-- START --

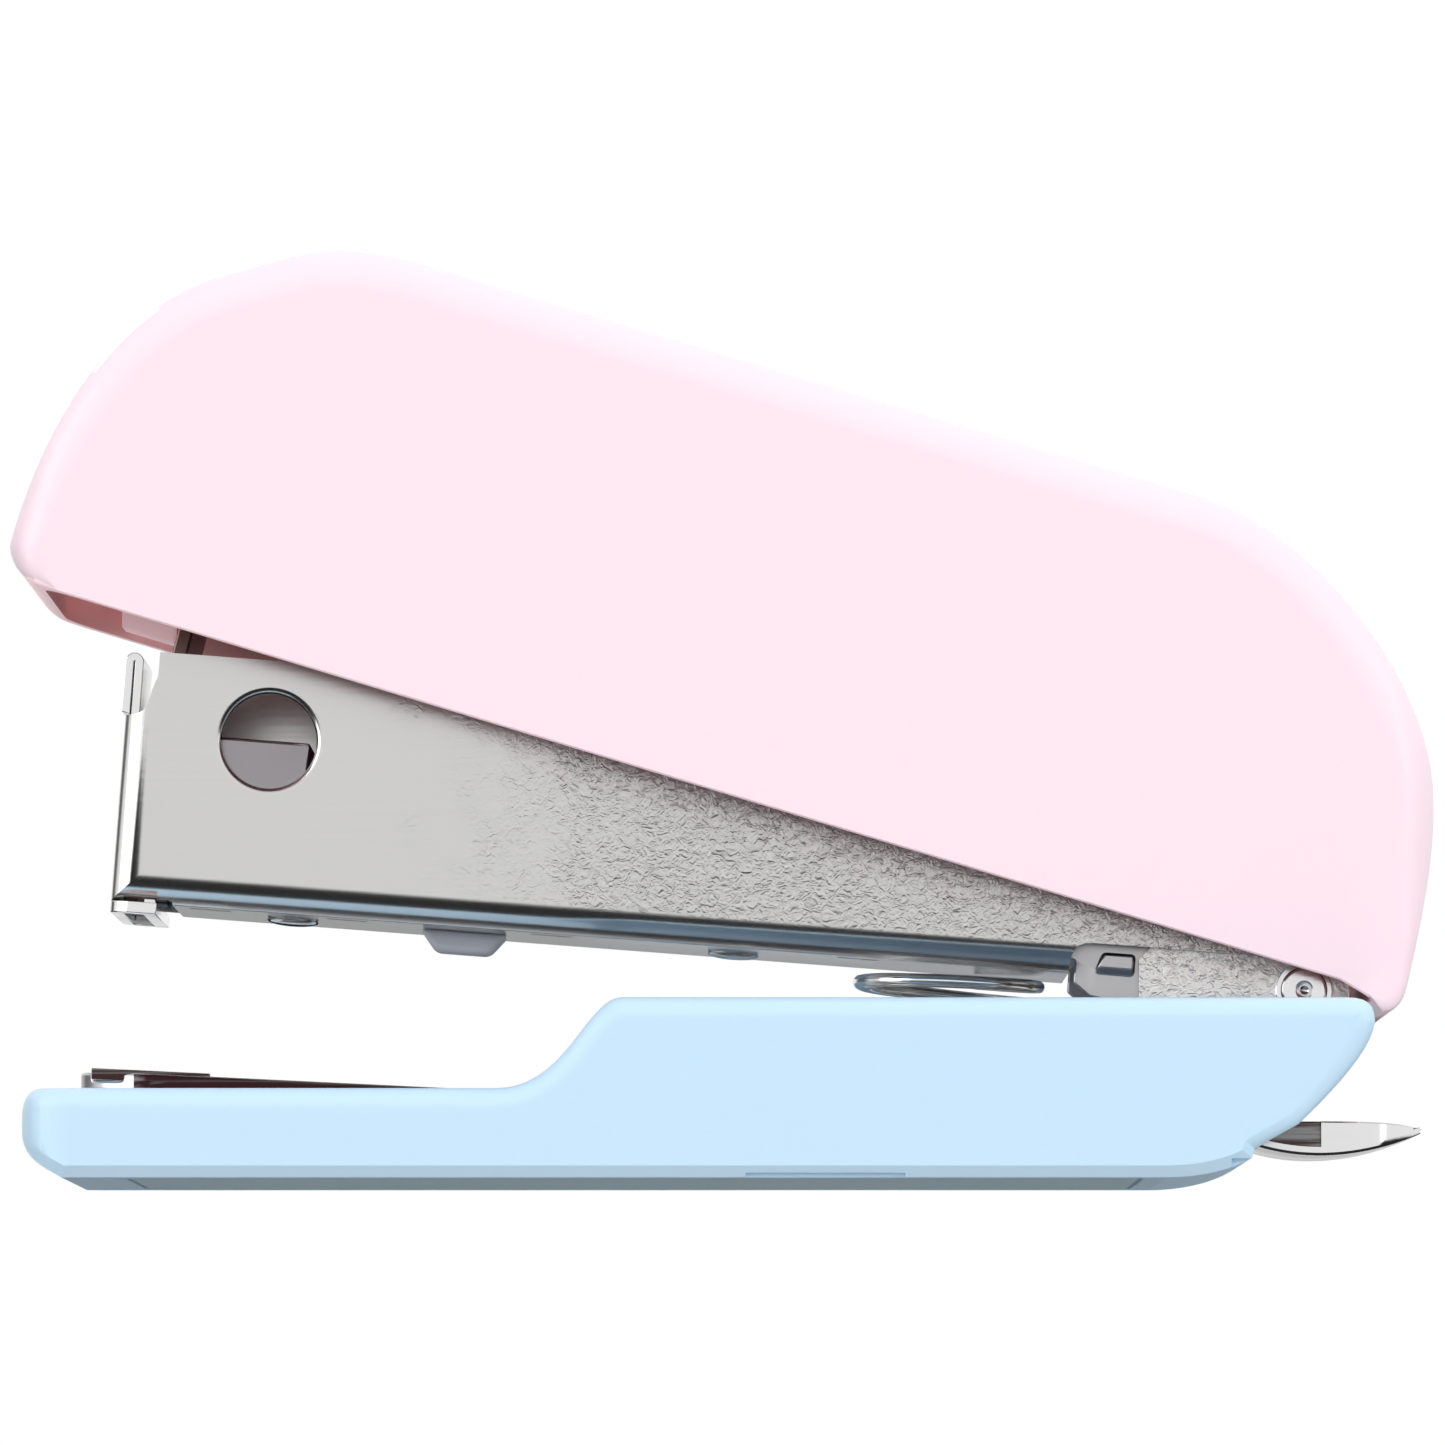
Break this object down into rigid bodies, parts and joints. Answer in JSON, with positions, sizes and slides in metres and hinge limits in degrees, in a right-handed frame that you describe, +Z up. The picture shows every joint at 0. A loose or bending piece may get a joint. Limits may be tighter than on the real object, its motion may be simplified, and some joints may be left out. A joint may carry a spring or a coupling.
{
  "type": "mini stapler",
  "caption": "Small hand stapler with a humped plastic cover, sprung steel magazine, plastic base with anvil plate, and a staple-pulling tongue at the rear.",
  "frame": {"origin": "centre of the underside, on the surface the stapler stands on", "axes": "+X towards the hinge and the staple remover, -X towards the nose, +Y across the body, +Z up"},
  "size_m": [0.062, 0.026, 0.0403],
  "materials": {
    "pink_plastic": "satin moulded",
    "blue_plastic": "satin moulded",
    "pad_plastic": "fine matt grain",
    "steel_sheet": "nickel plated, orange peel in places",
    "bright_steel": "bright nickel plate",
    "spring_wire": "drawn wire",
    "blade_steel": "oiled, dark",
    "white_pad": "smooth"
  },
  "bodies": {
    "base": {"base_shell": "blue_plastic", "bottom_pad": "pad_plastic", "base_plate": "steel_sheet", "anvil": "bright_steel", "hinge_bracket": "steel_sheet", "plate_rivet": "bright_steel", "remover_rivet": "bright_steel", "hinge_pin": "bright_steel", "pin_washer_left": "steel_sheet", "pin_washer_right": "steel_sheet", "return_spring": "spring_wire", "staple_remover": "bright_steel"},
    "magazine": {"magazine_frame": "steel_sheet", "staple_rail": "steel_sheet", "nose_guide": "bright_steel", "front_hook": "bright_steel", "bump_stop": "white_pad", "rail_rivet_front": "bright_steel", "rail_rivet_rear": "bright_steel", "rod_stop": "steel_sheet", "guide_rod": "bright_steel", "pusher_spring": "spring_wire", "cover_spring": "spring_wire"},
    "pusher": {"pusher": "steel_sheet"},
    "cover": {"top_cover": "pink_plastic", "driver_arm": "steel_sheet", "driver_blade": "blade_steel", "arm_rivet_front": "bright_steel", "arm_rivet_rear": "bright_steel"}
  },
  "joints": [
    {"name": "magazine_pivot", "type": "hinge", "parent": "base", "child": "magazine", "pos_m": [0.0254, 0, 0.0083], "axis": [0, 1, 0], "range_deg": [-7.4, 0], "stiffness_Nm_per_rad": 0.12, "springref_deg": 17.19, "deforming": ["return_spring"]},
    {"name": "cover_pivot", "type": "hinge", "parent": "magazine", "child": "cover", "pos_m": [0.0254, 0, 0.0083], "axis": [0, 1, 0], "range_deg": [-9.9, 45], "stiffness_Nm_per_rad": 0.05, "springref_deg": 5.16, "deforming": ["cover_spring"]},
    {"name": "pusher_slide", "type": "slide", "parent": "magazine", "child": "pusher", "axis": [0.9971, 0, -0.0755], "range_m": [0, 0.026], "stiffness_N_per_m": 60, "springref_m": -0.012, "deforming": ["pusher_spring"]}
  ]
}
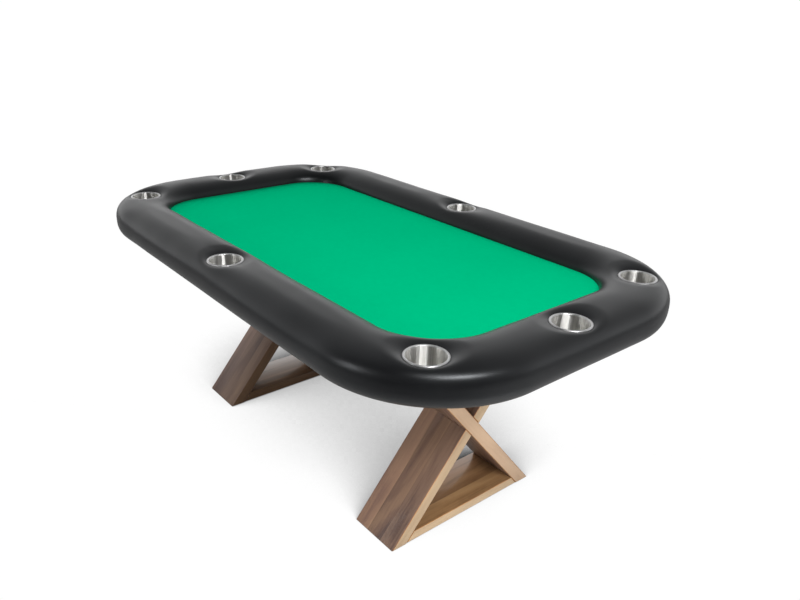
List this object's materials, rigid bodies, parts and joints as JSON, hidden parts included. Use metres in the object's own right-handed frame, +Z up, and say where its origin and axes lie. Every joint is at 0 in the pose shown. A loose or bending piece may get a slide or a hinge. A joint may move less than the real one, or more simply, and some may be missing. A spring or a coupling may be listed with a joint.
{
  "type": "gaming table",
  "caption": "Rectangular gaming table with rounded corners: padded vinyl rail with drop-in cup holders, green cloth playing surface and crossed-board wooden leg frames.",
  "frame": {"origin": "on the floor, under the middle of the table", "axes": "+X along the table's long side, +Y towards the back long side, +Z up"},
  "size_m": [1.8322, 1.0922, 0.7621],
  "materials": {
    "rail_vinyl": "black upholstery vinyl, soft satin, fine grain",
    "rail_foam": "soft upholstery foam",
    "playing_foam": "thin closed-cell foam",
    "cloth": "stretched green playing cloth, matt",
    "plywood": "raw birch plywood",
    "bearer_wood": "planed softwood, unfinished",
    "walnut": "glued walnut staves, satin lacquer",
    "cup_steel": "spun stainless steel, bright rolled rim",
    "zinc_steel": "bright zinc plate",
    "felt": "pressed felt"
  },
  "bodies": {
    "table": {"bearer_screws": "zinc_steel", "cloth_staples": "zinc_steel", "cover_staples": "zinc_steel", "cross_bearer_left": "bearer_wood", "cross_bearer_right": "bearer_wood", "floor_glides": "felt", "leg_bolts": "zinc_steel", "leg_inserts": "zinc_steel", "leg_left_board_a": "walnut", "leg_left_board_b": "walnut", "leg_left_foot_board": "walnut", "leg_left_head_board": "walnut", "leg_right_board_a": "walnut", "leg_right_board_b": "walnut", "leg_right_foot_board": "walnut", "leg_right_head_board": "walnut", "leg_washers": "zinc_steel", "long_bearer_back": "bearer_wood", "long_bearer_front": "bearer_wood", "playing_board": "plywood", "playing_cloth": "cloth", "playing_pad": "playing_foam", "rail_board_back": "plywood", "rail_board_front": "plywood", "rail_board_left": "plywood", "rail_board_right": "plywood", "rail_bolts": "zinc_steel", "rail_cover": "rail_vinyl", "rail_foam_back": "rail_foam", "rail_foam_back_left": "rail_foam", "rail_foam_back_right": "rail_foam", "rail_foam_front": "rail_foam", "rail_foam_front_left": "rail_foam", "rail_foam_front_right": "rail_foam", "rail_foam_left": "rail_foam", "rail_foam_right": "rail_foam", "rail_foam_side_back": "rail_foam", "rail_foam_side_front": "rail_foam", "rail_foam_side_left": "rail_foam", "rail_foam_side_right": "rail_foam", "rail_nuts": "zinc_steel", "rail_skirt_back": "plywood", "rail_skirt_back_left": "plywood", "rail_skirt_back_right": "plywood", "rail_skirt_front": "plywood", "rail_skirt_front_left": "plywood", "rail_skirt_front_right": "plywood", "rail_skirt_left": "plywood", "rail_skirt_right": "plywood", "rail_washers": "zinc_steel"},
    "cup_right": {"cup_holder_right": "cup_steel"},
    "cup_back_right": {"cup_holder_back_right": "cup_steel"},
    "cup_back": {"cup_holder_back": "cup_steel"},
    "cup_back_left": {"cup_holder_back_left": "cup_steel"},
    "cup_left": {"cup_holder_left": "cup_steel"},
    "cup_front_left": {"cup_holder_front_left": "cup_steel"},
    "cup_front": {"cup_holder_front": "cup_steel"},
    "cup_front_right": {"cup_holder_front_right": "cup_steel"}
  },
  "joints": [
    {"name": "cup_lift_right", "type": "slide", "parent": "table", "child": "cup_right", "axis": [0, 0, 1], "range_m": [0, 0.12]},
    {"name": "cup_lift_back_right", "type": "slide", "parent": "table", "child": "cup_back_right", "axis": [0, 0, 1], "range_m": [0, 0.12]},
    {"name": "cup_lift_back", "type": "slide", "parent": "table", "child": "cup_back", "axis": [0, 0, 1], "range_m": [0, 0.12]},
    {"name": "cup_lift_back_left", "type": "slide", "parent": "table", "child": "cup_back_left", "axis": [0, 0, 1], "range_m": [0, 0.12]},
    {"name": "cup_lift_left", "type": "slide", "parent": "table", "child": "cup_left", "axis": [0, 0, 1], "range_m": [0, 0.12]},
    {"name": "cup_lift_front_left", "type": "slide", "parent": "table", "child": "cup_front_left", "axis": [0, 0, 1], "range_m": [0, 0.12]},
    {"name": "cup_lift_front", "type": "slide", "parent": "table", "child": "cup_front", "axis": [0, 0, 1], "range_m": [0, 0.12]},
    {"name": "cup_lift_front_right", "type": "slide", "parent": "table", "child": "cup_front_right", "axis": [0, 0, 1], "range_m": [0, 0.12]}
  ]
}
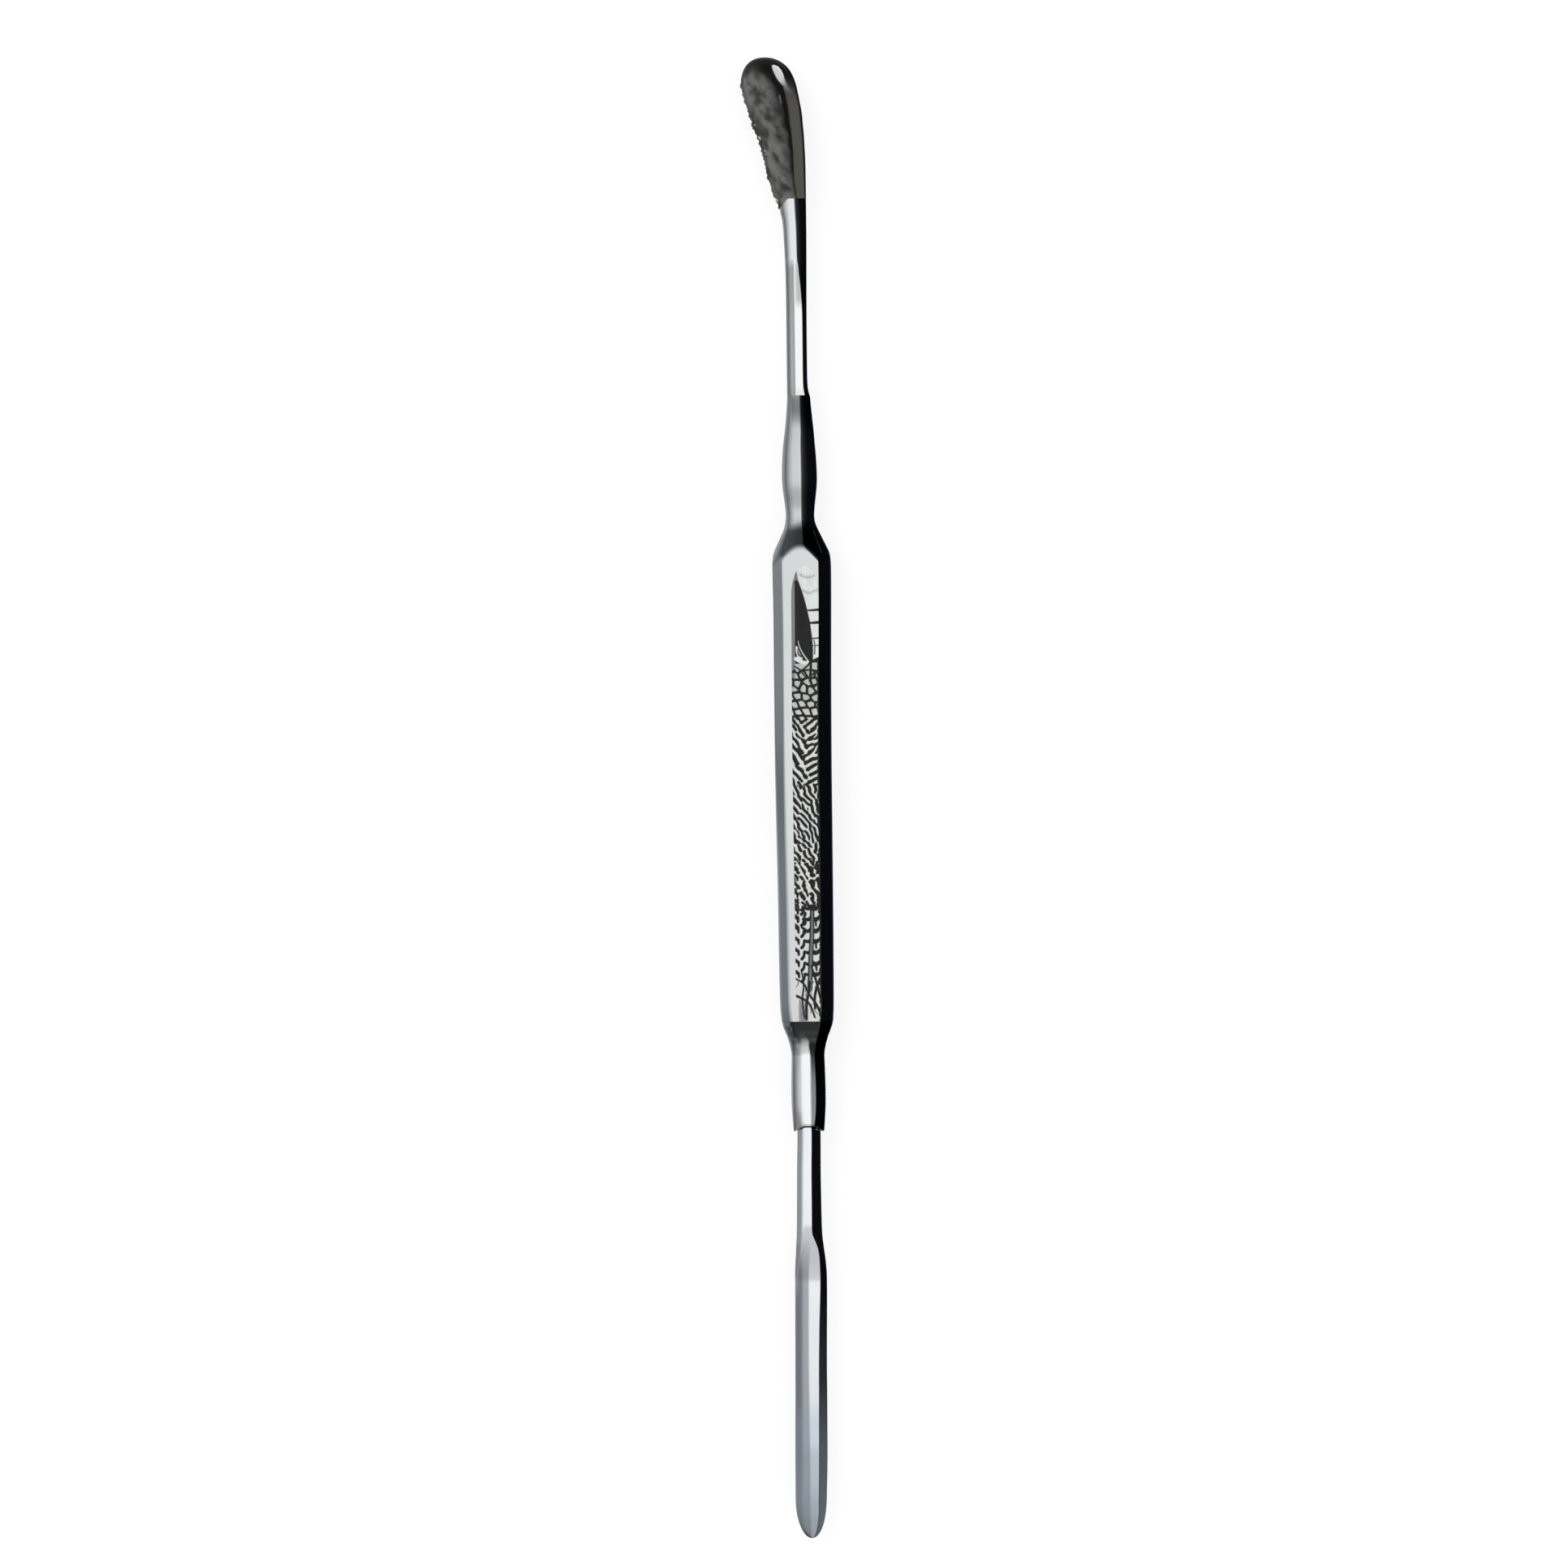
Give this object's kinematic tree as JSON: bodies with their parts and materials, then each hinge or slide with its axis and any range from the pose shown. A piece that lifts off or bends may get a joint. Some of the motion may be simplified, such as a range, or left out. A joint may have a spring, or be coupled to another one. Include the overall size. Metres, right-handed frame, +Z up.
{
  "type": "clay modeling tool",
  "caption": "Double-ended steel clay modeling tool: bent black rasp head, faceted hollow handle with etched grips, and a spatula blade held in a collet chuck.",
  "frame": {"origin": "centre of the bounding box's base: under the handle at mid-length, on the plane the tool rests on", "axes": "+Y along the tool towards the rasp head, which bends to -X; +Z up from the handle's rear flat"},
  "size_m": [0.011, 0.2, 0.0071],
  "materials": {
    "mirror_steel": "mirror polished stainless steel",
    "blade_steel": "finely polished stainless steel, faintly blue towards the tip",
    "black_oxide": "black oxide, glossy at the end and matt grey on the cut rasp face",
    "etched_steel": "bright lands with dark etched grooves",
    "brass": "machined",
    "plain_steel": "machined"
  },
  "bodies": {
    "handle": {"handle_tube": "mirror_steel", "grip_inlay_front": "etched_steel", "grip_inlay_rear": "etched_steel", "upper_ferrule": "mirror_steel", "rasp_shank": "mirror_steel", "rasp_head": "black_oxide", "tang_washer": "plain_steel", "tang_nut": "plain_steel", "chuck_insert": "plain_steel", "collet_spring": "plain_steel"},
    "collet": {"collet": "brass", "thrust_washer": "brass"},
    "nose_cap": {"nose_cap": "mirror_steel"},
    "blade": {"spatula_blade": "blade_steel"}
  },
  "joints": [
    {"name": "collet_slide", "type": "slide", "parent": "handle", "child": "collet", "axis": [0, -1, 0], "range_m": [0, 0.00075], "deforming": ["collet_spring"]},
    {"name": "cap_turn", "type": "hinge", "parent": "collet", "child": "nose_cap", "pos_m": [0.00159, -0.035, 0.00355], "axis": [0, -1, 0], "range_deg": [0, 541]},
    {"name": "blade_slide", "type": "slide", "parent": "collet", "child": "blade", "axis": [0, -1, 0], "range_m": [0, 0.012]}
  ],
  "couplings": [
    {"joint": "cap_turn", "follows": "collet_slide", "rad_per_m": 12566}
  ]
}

-- END --

Request
How many lines of the listing include the string "handed"? Answer with the number alone.

Answer to the problem
3